— start of DATASET EXTRACT —

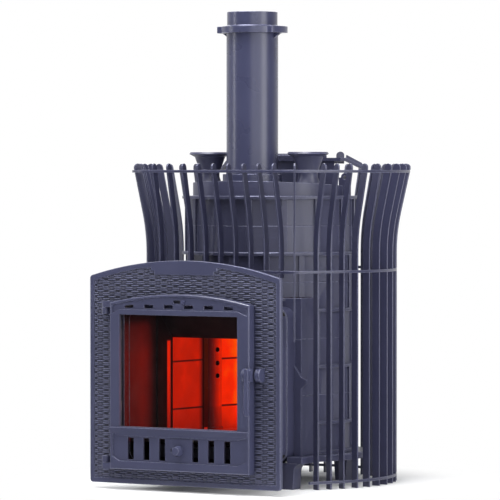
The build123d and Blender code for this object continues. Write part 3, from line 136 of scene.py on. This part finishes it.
def graded(tree, factor, stops):
    """A colour ramp through (place, colour) stops."""
    made = add_node(tree, "ShaderNodeValToRGB")
    bar = made.color_ramp.elements
    while len(bar) > 1:
        bar.remove(bar[-1])
    bar[0].position, bar[0].color = stops[0]
    for place, colour in stops[1:]:
        bar.new(place).color = colour
    feed(tree, made.inputs["Fac"], factor)
    return made.outputs["Color"]


def effect(name, inputs, outputs):
    """An empty node group with named sockets; inputs are (name, kind, value)."""
    group = bpy.data.node_groups.new(name, "ShaderNodeTree")
    for label, kind, value in inputs:
        socket = group.interface.new_socket(label, in_out="INPUT", socket_type=kind)
        socket.default_value = value
    for label, kind in outputs:
        group.interface.new_socket(label, in_out="OUTPUT", socket_type=kind)
    entry = add_node(group, "NodeGroupInput")
    leave = add_node(group, "NodeGroupOutput")
    return group, entry.outputs, leave.inputs


def placed(tree, group, **values):
    made = add_node(tree, "ShaderNodeGroup", node_tree=group)
    for label, value in values.items():
        feed(tree, made.inputs[label.replace("_", " ")], value)
    return made.outputs


def object_coords(tree):
    return add_node(tree, "ShaderNodeTexCoord").outputs["Object"]


def speckle(tree, coords, scale, detail=2.0, rough=0.5):
    made = add_node(tree, "ShaderNodeTexNoise")
    feed(tree, made.inputs["Vector"], coords)
    feed(tree, made.inputs["Scale"], scale)
    feed(tree, made.inputs["Detail"], detail)
    feed(tree, made.inputs["Roughness"], rough)
    return made.outputs["Fac"]


# Shared effects

def make_cast_grain():
    """Fine sand-cast tooth under paint, with a broad soft tone."""
    group, given, out = effect(
        "cast_grain",
        [("Coordinates", "NodeSocketVector", (0, 0, 0)), ("Grain", "NodeSocketFloat", 400)],
        [("Height", "NodeSocketFloat"), ("Tone", "NodeSocketFloat")])
    fine = speckle(group, given["Coordinates"], given["Grain"], 3.0, 0.6)
    broad = speckle(group, given["Coordinates"], 14.0, 2.0)
    swell = calc(group, "MULTIPLY", speckle(group, given["Coordinates"], 60.0), 0.6)
    feed(group, out["Height"], calc(group, "ADD", fine, swell))
    feed(group, out["Tone"], broad)
    return group


def make_painted_glow():
    """The colour of the painted glow, firelight and hot iron, for a level of 0, black, to 1,
    orange.
    """
    # The Heat input is the level of the painted glow.
    group, given, out = effect(
        "painted_fire_glow", [("Heat", "NodeSocketFloat", 0.5)], [("Colour", "NodeSocketColor")])
    feed(group, out["Colour"], graded(group, given["Heat"], [
        (0.0, (0.0, 0.0, 0.0, 1)), (0.12, linear(24, 5, 5)), (0.3, linear(80, 12, 10)),
        (0.5, linear(130, 18, 6)), (0.72, linear(190, 26, 2)), (0.88, linear(255, 40, 0)),
        (1.0, linear(255, 104, 0))]))
    return group


CAST_GRAIN = make_cast_grain()
PAINTED_GLOW = make_painted_glow()


# Finishes

def new_finish(name):
    material = bpy.data.materials.new(name)
    material.use_nodes = True
    tree = material.node_tree
    return material, tree, tree.nodes["Principled BSDF"]


def bumped(tree, height, strength, distance):
    made = add_node(tree, "ShaderNodeBump")
    made.inputs["Strength"].default_value = strength
    made.inputs["Distance"].default_value = distance
    feed(tree, made.inputs["Height"], height)
    return made.outputs["Normal"]


def painted_iron(name, colour, roughness, grain=500, tooth=0.04):
    """Semi-gloss stove paint over cast iron."""
    material, tree, surface = new_finish(name)
    coords = object_coords(tree)
    grainy = placed(tree, CAST_GRAIN, Coordinates=coords, Grain=grain)
    feed(tree, surface.inputs["Base Color"],
         blended(tree, spread(tree, grainy["Tone"], 0.3, 0.7),
                 tuple(0.92 * part for part in colour[:3]) + (1,), colour))
    feed(tree, surface.inputs["Roughness"],
         spread(tree, grainy["Tone"], 0.25, 0.75, roughness - 0.02, roughness + 0.03))
    feed(tree, surface.inputs["Normal"], bumped(tree, grainy["Height"], tooth, 0.0004))
    return material


def relief_iron_painted_light(name, low, high, roughness, deep, proud):
    """Stove paint paler on a relief's crowns, a painted highlight with some wear, and darker in
    its pits as painted shade, by depth in y.
    """
    material, tree, surface = new_finish(name)
    coords = object_coords(tree)
    grainy = placed(tree, CAST_GRAIN, Coordinates=coords, Grain=500)
    split = add_node(tree, "ShaderNodeSeparateXYZ")
    feed(tree, split.inputs[0], coords)
    # 0 in the pits, painted shade, to 1 on the crowns, painted highlight and wear
    crown_wear_and_highlight = spread(tree, split.outputs["Y"], deep, proud)
    toned_wear_and_highlight = calc(tree, "MULTIPLY", crown_wear_and_highlight, spread(tree, grainy["Tone"], 0.3, 0.7, 0.85, 1.0))
    feed(tree, surface.inputs["Base Color"], blended(tree, toned_wear_and_highlight, low, high))
    feed(tree, surface.inputs["Roughness"],
         spread(tree, crown_wear_and_highlight, 0.0, 1.0, roughness + 0.25, roughness))
    feed(tree, surface.inputs["Normal"], bumped(tree, grainy["Height"], 0.04, 0.0004))
    return material


def soot_and_shade_iron(name, colour):
    """Bare cast iron dulled by smoke; near black, it also serves as painted shade."""
    material, tree, surface = new_finish(name)
    coords = object_coords(tree)
    grainy = placed(tree, CAST_GRAIN, Coordinates=coords, Grain=300)
    feed(tree, surface.inputs["Base Color"],
         blended(tree, grainy["Tone"], colour, tuple(0.5 * part for part in colour[:3]) + (1,)))
    feed(tree, surface.inputs["Roughness"], spread(tree, grainy["Tone"], 0.3, 0.7, 0.7, 0.9))
    feed(tree, surface.inputs["Normal"], bumped(tree, grainy["Height"], 0.3, 0.0008))
    return material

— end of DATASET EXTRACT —

INSTRUCTION:
Every line of the data above should be reproduced word for word.

EXERCISE RESPONSE:
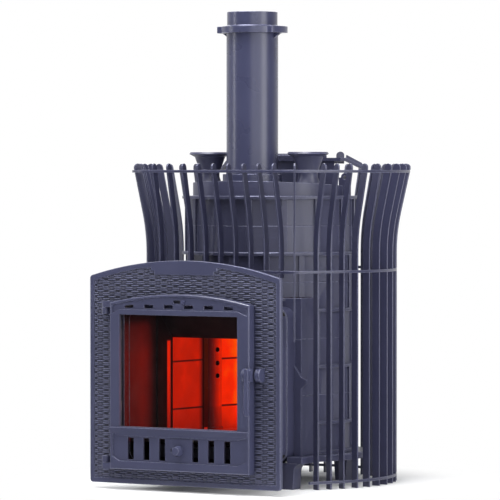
The build123d and Blender code for this object continues. Write part 3, from line 136 of scene.py on. This part finishes it.
def graded(tree, factor, stops):
    """A colour ramp through (place, colour) stops."""
    made = add_node(tree, "ShaderNodeValToRGB")
    bar = made.color_ramp.elements
    while len(bar) > 1:
        bar.remove(bar[-1])
    bar[0].position, bar[0].color = stops[0]
    for place, colour in stops[1:]:
        bar.new(place).color = colour
    feed(tree, made.inputs["Fac"], factor)
    return made.outputs["Color"]


def effect(name, inputs, outputs):
    """An empty node group with named sockets; inputs are (name, kind, value)."""
    group = bpy.data.node_groups.new(name, "ShaderNodeTree")
    for label, kind, value in inputs:
        socket = group.interface.new_socket(label, in_out="INPUT", socket_type=kind)
        socket.default_value = value
    for label, kind in outputs:
        group.interface.new_socket(label, in_out="OUTPUT", socket_type=kind)
    entry = add_node(group, "NodeGroupInput")
    leave = add_node(group, "NodeGroupOutput")
    return group, entry.outputs, leave.inputs


def placed(tree, group, **values):
    made = add_node(tree, "ShaderNodeGroup", node_tree=group)
    for label, value in values.items():
        feed(tree, made.inputs[label.replace("_", " ")], value)
    return made.outputs


def object_coords(tree):
    return add_node(tree, "ShaderNodeTexCoord").outputs["Object"]


def speckle(tree, coords, scale, detail=2.0, rough=0.5):
    made = add_node(tree, "ShaderNodeTexNoise")
    feed(tree, made.inputs["Vector"], coords)
    feed(tree, made.inputs["Scale"], scale)
    feed(tree, made.inputs["Detail"], detail)
    feed(tree, made.inputs["Roughness"], rough)
    return made.outputs["Fac"]


# Shared effects

def make_cast_grain():
    """Fine sand-cast tooth under paint, with a broad soft tone."""
    group, given, out = effect(
        "cast_grain",
        [("Coordinates", "NodeSocketVector", (0, 0, 0)), ("Grain", "NodeSocketFloat", 400)],
        [("Height", "NodeSocketFloat"), ("Tone", "NodeSocketFloat")])
    fine = speckle(group, given["Coordinates"], given["Grain"], 3.0, 0.6)
    broad = speckle(group, given["Coordinates"], 14.0, 2.0)
    swell = calc(group, "MULTIPLY", speckle(group, given["Coordinates"], 60.0), 0.6)
    feed(group, out["Height"], calc(group, "ADD", fine, swell))
    feed(group, out["Tone"], broad)
    return group


def make_painted_glow():
    """The colour of the painted glow, firelight and hot iron, for a level of 0, black, to 1,
    orange.
    """
    # The Heat input is the level of the painted glow.
    group, given, out = effect(
        "painted_fire_glow", [("Heat", "NodeSocketFloat", 0.5)], [("Colour", "NodeSocketColor")])
    feed(group, out["Colour"], graded(group, given["Heat"], [
        (0.0, (0.0, 0.0, 0.0, 1)), (0.12, linear(24, 5, 5)), (0.3, linear(80, 12, 10)),
        (0.5, linear(130, 18, 6)), (0.72, linear(190, 26, 2)), (0.88, linear(255, 40, 0)),
        (1.0, linear(255, 104, 0))]))
    return group


CAST_GRAIN = make_cast_grain()
PAINTED_GLOW = make_painted_glow()


# Finishes

def new_finish(name):
    material = bpy.data.materials.new(name)
    material.use_nodes = True
    tree = material.node_tree
    return material, tree, tree.nodes["Principled BSDF"]


def bumped(tree, height, strength, distance):
    made = add_node(tree, "ShaderNodeBump")
    made.inputs["Strength"].default_value = strength
    made.inputs["Distance"].default_value = distance
    feed(tree, made.inputs["Height"], height)
    return made.outputs["Normal"]


def painted_iron(name, colour, roughness, grain=500, tooth=0.04):
    """Semi-gloss stove paint over cast iron."""
    material, tree, surface = new_finish(name)
    coords = object_coords(tree)
    grainy = placed(tree, CAST_GRAIN, Coordinates=coords, Grain=grain)
    feed(tree, surface.inputs["Base Color"],
         blended(tree, spread(tree, grainy["Tone"], 0.3, 0.7),
                 tuple(0.92 * part for part in colour[:3]) + (1,), colour))
    feed(tree, surface.inputs["Roughness"],
         spread(tree, grainy["Tone"], 0.25, 0.75, roughness - 0.02, roughness + 0.03))
    feed(tree, surface.inputs["Normal"], bumped(tree, grainy["Height"], tooth, 0.0004))
    return material


def relief_iron_painted_light(name, low, high, roughness, deep, proud):
    """Stove paint paler on a relief's crowns, a painted highlight with some wear, and darker in
    its pits as painted shade, by depth in y.
    """
    material, tree, surface = new_finish(name)
    coords = object_coords(tree)
    grainy = placed(tree, CAST_GRAIN, Coordinates=coords, Grain=500)
    split = add_node(tree, "ShaderNodeSeparateXYZ")
    feed(tree, split.inputs[0], coords)
    # 0 in the pits, painted shade, to 1 on the crowns, painted highlight and wear
    crown_wear_and_highlight = spread(tree, split.outputs["Y"], deep, proud)
    toned_wear_and_highlight = calc(tree, "MULTIPLY", crown_wear_and_highlight, spread(tree, grainy["Tone"], 0.3, 0.7, 0.85, 1.0))
    feed(tree, surface.inputs["Base Color"], blended(tree, toned_wear_and_highlight, low, high))
    feed(tree, surface.inputs["Roughness"],
         spread(tree, crown_wear_and_highlight, 0.0, 1.0, roughness + 0.25, roughness))
    feed(tree, surface.inputs["Normal"], bumped(tree, grainy["Height"], 0.04, 0.0004))
    return material


def soot_and_shade_iron(name, colour):
    """Bare cast iron dulled by smoke; near black, it also serves as painted shade."""
    material, tree, surface = new_finish(name)
    coords = object_coords(tree)
    grainy = placed(tree, CAST_GRAIN, Coordinates=coords, Grain=300)
    feed(tree, surface.inputs["Base Color"],
         blended(tree, grainy["Tone"], colour, tuple(0.5 * part for part in colour[:3]) + (1,)))
    feed(tree, surface.inputs["Roughness"], spread(tree, grainy["Tone"], 0.3, 0.7, 0.7, 0.9))
    feed(tree, surface.inputs["Normal"], bumped(tree, grainy["Height"], 0.3, 0.0008))
    return material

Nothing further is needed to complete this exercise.